Revision history for this message
Simon Fels (morphis) said (last edit ):
#16

Hey Kang!

That reminds of one thing. Can you apply the following modification:

In /etc/modprobe.d/anbox-nvidia.conf change from

options nvidia NVreg_RegistryDwords=RMIncreaseRsvdMemorySizeMB=256

to

options nvidia NVreg_RegistryDwords=RMIncreaseRsvdMemorySizeMB=1024

and see if that allows you to spin up more instances.

You can even set a higher value e.g. 2048 but that will reduce the amount of GPU memory available for userspace by that amount.

After the modification run

$ sudo update-initramfs -u -k all

and reboot the system.

Revision history for this message
Kang Wang (hidetorio) said :
#17

Thanks Simon

I tried to set the value to 1024 and it works.
It allows up to 18 instances to create.

Then I set the value to 2048 but just allows 16 instances to create.
According to the info of nvidia-smi, I think it still have source to create more instances.

Is it there more methods to improve?

Revision history for this message
Simon Fels (morphis) said :
#18

It depends a bit on how the driver allocates memory internally for different things. Using RMIncreaseRsvdMemorySizeMB allows go higher in some cases but depending on the actual application using the GPU it will vary. The current version of Anbox Cloud uses OpenGL as API layer were we're out of control for memory management and it's up to the driver to do the "right thing".
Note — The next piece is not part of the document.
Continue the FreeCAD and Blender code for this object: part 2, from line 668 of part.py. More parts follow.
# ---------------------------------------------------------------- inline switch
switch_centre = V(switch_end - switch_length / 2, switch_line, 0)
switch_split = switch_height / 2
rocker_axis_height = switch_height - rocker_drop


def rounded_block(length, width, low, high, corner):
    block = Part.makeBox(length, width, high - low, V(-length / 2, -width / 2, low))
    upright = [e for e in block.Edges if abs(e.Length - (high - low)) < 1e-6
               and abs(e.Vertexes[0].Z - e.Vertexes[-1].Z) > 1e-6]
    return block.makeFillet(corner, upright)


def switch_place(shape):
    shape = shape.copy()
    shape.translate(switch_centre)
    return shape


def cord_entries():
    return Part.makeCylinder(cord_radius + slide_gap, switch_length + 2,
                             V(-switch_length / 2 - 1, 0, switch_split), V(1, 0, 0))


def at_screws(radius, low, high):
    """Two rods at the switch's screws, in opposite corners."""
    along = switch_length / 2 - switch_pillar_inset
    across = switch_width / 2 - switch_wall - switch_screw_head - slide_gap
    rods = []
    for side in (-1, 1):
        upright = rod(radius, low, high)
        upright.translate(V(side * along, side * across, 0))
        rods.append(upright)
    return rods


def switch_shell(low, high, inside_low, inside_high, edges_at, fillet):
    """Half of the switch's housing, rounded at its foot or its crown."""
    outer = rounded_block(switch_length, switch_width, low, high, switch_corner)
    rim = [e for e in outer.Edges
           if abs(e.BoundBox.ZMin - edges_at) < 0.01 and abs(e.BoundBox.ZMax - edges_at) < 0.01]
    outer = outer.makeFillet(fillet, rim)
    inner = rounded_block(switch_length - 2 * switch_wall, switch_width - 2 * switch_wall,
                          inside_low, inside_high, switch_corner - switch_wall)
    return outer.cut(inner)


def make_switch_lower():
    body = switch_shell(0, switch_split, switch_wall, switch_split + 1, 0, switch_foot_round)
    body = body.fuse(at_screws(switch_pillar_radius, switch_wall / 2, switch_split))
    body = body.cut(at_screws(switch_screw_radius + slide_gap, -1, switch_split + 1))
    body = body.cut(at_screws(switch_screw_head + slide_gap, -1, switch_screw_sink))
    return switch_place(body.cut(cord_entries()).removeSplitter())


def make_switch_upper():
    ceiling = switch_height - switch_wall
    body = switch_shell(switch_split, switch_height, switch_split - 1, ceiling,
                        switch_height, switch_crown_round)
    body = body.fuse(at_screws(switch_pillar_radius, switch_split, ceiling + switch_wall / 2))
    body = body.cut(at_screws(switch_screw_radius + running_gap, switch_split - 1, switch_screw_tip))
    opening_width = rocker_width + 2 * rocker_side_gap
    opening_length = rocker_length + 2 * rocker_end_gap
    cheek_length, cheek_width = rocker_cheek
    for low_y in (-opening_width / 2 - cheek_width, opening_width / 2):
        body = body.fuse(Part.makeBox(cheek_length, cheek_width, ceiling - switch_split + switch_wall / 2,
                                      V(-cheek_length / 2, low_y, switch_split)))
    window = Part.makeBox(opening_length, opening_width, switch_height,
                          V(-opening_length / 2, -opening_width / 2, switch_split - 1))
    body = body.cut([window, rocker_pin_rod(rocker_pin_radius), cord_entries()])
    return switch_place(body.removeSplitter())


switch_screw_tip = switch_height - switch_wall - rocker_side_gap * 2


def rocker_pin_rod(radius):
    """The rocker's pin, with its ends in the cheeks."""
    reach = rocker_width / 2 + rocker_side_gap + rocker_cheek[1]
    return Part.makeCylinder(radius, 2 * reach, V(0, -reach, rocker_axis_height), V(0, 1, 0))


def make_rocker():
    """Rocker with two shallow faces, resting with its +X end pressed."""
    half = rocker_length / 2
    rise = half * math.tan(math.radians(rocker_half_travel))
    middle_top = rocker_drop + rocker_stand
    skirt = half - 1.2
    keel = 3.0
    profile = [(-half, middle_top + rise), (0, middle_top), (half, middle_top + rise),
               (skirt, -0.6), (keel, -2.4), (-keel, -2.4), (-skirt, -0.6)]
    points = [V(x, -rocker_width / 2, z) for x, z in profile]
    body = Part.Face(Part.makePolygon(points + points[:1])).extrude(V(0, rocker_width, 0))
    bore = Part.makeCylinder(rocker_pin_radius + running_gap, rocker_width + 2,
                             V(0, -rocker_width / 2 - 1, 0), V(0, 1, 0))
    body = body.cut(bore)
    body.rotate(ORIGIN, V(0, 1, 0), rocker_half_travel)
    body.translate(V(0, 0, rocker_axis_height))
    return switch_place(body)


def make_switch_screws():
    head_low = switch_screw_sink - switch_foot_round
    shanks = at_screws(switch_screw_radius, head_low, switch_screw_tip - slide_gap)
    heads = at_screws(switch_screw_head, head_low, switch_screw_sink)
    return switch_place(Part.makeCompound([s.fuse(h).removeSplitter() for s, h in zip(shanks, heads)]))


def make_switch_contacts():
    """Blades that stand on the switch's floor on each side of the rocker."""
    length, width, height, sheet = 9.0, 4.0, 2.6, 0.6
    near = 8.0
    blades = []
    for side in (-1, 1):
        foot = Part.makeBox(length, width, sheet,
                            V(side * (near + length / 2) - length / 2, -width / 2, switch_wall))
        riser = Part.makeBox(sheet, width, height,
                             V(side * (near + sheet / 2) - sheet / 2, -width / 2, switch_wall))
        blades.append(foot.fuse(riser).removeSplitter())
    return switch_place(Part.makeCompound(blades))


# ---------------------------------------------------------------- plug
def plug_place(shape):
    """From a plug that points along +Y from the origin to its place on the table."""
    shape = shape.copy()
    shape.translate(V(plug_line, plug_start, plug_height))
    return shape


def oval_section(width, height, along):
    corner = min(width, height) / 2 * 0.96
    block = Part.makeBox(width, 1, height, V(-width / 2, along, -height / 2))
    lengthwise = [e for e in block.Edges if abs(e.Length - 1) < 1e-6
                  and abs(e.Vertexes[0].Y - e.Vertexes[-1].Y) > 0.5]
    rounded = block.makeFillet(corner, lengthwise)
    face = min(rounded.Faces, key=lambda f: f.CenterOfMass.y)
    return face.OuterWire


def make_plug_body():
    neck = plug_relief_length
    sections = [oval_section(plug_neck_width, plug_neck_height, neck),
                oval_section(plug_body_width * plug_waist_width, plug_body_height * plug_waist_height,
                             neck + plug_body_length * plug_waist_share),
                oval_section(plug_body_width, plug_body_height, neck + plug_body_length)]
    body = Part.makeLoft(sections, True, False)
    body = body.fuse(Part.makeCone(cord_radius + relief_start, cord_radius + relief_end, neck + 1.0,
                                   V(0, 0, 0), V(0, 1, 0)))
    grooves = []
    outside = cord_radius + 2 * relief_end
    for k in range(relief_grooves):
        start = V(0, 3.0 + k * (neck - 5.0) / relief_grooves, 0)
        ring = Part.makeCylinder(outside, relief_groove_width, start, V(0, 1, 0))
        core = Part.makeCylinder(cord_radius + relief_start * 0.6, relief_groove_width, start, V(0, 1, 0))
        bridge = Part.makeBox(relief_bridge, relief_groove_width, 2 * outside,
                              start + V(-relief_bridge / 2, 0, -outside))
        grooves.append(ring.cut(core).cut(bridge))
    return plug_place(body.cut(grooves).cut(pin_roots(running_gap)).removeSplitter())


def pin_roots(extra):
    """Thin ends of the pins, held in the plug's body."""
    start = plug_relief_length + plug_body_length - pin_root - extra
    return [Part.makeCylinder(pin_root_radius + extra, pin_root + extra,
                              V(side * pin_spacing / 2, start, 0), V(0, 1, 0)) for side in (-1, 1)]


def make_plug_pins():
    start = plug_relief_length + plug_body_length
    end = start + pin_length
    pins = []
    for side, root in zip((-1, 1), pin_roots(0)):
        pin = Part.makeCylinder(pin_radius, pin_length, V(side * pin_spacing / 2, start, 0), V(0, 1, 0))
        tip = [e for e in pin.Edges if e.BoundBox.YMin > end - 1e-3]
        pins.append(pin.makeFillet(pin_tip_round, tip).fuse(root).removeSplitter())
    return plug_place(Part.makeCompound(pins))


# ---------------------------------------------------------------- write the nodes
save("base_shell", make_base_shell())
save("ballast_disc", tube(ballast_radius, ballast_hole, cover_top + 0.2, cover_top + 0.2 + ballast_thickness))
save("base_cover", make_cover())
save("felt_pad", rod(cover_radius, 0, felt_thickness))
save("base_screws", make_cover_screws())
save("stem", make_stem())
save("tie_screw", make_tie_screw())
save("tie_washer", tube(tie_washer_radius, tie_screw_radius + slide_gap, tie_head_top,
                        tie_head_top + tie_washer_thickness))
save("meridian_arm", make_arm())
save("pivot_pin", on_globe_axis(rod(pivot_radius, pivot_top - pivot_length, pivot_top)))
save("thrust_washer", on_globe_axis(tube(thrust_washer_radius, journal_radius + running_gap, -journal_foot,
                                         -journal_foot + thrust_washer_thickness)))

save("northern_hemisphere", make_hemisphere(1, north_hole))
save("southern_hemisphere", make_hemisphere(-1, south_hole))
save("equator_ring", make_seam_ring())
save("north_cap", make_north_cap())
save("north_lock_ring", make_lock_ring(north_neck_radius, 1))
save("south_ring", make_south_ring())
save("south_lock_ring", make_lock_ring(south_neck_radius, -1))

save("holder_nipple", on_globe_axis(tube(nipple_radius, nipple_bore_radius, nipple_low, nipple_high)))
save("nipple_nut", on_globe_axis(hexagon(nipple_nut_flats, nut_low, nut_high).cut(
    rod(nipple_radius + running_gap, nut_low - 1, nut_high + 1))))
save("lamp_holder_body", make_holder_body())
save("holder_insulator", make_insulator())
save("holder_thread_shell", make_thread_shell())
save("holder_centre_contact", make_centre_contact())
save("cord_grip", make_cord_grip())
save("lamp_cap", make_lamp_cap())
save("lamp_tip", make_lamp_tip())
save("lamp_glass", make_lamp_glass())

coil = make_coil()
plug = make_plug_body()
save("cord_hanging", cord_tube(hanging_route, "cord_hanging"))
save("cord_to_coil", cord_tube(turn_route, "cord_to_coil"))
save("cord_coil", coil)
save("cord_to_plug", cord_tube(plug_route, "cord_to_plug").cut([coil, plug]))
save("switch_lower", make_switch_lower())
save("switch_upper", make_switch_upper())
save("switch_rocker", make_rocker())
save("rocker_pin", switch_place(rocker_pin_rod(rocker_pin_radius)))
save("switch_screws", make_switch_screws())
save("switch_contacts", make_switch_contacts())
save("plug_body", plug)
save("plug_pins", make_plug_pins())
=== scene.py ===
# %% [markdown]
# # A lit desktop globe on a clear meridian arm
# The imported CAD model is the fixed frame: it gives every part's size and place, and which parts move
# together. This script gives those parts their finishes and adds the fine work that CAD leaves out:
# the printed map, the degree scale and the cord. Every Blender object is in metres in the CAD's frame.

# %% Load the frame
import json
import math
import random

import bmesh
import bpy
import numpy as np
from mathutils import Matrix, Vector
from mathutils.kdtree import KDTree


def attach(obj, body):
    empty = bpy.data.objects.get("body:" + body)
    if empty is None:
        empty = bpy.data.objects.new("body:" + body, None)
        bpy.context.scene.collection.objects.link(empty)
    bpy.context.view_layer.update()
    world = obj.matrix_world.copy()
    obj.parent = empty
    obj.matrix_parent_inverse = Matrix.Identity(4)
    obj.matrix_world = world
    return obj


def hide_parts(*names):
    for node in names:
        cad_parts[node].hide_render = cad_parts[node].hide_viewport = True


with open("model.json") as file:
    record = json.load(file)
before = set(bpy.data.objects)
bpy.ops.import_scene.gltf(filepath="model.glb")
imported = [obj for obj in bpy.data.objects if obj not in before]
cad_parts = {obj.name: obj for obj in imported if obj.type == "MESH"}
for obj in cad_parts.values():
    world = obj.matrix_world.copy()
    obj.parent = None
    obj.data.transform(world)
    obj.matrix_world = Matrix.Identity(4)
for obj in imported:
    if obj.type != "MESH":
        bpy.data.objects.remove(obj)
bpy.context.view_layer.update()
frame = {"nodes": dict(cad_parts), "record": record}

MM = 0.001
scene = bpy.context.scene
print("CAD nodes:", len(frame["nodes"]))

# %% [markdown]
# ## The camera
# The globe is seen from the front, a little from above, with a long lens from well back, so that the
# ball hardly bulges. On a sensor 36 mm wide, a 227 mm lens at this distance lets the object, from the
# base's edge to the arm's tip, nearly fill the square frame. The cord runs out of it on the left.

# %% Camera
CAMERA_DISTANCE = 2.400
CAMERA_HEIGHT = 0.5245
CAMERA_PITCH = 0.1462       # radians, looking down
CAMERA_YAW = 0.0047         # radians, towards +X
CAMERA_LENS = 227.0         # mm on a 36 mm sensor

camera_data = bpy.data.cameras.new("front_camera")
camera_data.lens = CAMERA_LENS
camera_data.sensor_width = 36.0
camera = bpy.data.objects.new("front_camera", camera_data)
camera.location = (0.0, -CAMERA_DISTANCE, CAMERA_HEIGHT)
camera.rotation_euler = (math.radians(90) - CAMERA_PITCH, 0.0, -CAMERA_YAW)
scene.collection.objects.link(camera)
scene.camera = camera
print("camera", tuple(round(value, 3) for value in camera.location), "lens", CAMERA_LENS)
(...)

We have support for Vulkan upcoming in 1.21 in ~1.5 weeks which will switch (still behind a feature flag until 1.22) to an entire new graphics stack which will reduce GPU memory usage by 20-30% in the best case and allows us to handle things much better. This might help you for your specific workload.

Revision history for this message
Kang Wang (hidetorio) said :
#19

Thank you very much for your help.

Since the problem has been partially solved with a solution, and I now understand the reason why it occurred, I think it's okay to mark this thread as solved.